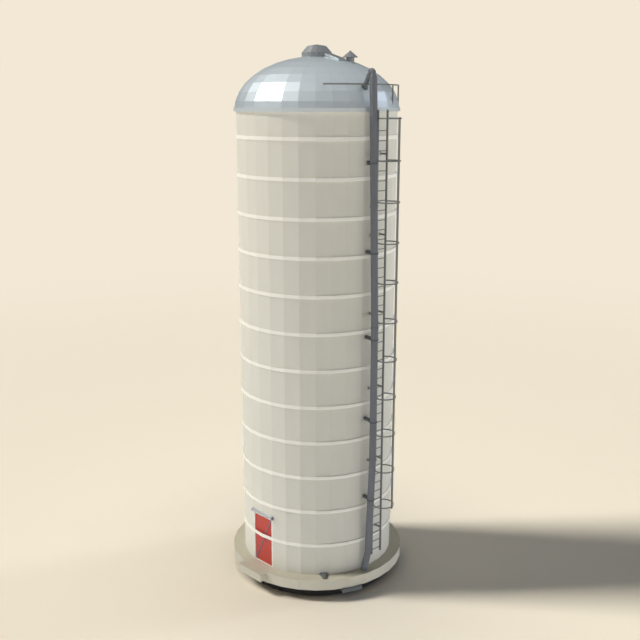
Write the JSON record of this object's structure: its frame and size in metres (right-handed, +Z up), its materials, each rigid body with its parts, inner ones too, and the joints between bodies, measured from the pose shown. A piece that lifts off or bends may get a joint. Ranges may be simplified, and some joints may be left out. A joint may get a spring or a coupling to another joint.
{
  "type": "concrete silo",
  "caption": "Tall round concrete storage silo with hoops, a metal dome roof, a caged ladder, a fill pipe bent into the roof and a small door at its base.",
  "frame": {"origin": "centre of the footing's underside, on the silo's axis at ground level", "axes": "+Z up along the silo's axis; the door faces -Y; the ladder is on +X"},
  "size_m": [6.5353, 6.2, 17.86],
  "materials": {
    "silo_concrete": "fair-faced pale concrete, matte",
    "hoop_cream": "cream paint, matte",
    "footing_coating": "black damp-proof coating on concrete",
    "roof_sheet": "pale blue-grey sheet, satin",
    "dark_steel": "dark grey paint, satin",
    "pipe_slate": "slate grey paint, satin",
    "galvanised_steel": "dull galvanised",
    "door_red": "red paint, satin",
    "frame_cream": "cream paint, satin"
  },
  "bodies": {
    "silo": {"footing": "footing_coating", "base_slab": "silo_concrete", "door_step": "silo_concrete", "wall_segment_1": "silo_concrete", "wall_segment_2": "silo_concrete", "wall_segment_3": "silo_concrete", "wall_segment_4": "silo_concrete", "wall_segment_5": "silo_concrete", "wall_segment_6": "silo_concrete", "wall_segment_7": "silo_concrete", "wall_door_left": "silo_concrete", "wall_door_right": "silo_concrete", "wall_over_door": "silo_concrete", "hoop_01": "hoop_cream", "hoop_02": "hoop_cream", "hoop_03": "hoop_cream", "hoop_04": "hoop_cream", "hoop_05": "hoop_cream", "hoop_06": "hoop_cream", "hoop_07": "hoop_cream", "hoop_08": "hoop_cream", "hoop_09": "hoop_cream", "hoop_10": "hoop_cream", "hoop_11": "hoop_cream", "hoop_12": "hoop_cream", "door_frame": "frame_cream", "door_drip_bar": "galvanised_steel", "roof_ring": "roof_sheet", "roof_dome": "roof_sheet", "roof_cap": "dark_steel", "roof_chute": "roof_sheet", "roof_vent": "dark_steel", "fill_pipe": "pipe_slate", "gooseneck": "pipe_slate", "roof_flange": "dark_steel", "pipe_clamp_1": "dark_steel", "pipe_clamp_2": "dark_steel", "pipe_clamp_3": "dark_steel", "pipe_clamp_4": "dark_steel", "pipe_clamp_5": "dark_steel", "ladder": "dark_steel", "cage_ring_01": "dark_steel", "cage_ring_02": "dark_steel", "cage_ring_03": "dark_steel", "cage_ring_04": "dark_steel", "cage_ring_05": "dark_steel", "cage_ring_06": "dark_steel", "cage_ring_07": "dark_steel", "cage_ring_08": "dark_steel", "cage_ring_09": "dark_steel", "cage_ring_10": "dark_steel", "cage_ring_11": "dark_steel", "cage_strap": "dark_steel", "grab_rail": "dark_steel", "drain_lip": "galvanised_steel", "air_duct": "galvanised_steel"},
    "door": {"door_leaf": "door_red"}
  },
  "joints": [
    {"name": "door_hinge", "type": "hinge", "parent": "silo", "child": "door", "pos_m": [-0.39, -2.505, 1.6], "axis": [0, 0, 1], "range_deg": [0, 90]}
  ]
}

Exercise directions
Go through the listing and copy all of it exactly.

Response
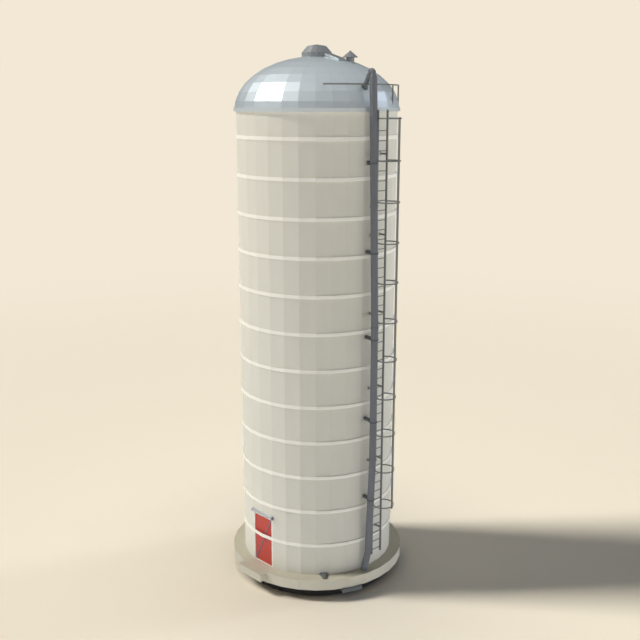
Write the JSON record of this object's structure: its frame and size in metres (right-handed, +Z up), its materials, each rigid body with its parts, inner ones too, and the joints between bodies, measured from the pose shown. A piece that lifts off or bends may get a joint. Ranges may be simplified, and some joints may be left out. A joint may get a spring or a coupling to another joint.
{
  "type": "concrete silo",
  "caption": "Tall round concrete storage silo with hoops, a metal dome roof, a caged ladder, a fill pipe bent into the roof and a small door at its base.",
  "frame": {"origin": "centre of the footing's underside, on the silo's axis at ground level", "axes": "+Z up along the silo's axis; the door faces -Y; the ladder is on +X"},
  "size_m": [6.5353, 6.2, 17.86],
  "materials": {
    "silo_concrete": "fair-faced pale concrete, matte",
    "hoop_cream": "cream paint, matte",
    "footing_coating": "black damp-proof coating on concrete",
    "roof_sheet": "pale blue-grey sheet, satin",
    "dark_steel": "dark grey paint, satin",
    "pipe_slate": "slate grey paint, satin",
    "galvanised_steel": "dull galvanised",
    "door_red": "red paint, satin",
    "frame_cream": "cream paint, satin"
  },
  "bodies": {
    "silo": {"footing": "footing_coating", "base_slab": "silo_concrete", "door_step": "silo_concrete", "wall_segment_1": "silo_concrete", "wall_segment_2": "silo_concrete", "wall_segment_3": "silo_concrete", "wall_segment_4": "silo_concrete", "wall_segment_5": "silo_concrete", "wall_segment_6": "silo_concrete", "wall_segment_7": "silo_concrete", "wall_door_left": "silo_concrete", "wall_door_right": "silo_concrete", "wall_over_door": "silo_concrete", "hoop_01": "hoop_cream", "hoop_02": "hoop_cream", "hoop_03": "hoop_cream", "hoop_04": "hoop_cream", "hoop_05": "hoop_cream", "hoop_06": "hoop_cream", "hoop_07": "hoop_cream", "hoop_08": "hoop_cream", "hoop_09": "hoop_cream", "hoop_10": "hoop_cream", "hoop_11": "hoop_cream", "hoop_12": "hoop_cream", "door_frame": "frame_cream", "door_drip_bar": "galvanised_steel", "roof_ring": "roof_sheet", "roof_dome": "roof_sheet", "roof_cap": "dark_steel", "roof_chute": "roof_sheet", "roof_vent": "dark_steel", "fill_pipe": "pipe_slate", "gooseneck": "pipe_slate", "roof_flange": "dark_steel", "pipe_clamp_1": "dark_steel", "pipe_clamp_2": "dark_steel", "pipe_clamp_3": "dark_steel", "pipe_clamp_4": "dark_steel", "pipe_clamp_5": "dark_steel", "ladder": "dark_steel", "cage_ring_01": "dark_steel", "cage_ring_02": "dark_steel", "cage_ring_03": "dark_steel", "cage_ring_04": "dark_steel", "cage_ring_05": "dark_steel", "cage_ring_06": "dark_steel", "cage_ring_07": "dark_steel", "cage_ring_08": "dark_steel", "cage_ring_09": "dark_steel", "cage_ring_10": "dark_steel", "cage_ring_11": "dark_steel", "cage_strap": "dark_steel", "grab_rail": "dark_steel", "drain_lip": "galvanised_steel", "air_duct": "galvanised_steel"},
    "door": {"door_leaf": "door_red"}
  },
  "joints": [
    {"name": "door_hinge", "type": "hinge", "parent": "silo", "child": "door", "pos_m": [-0.39, -2.505, 1.6], "axis": [0, 0, 1], "range_deg": [0, 90]}
  ]
}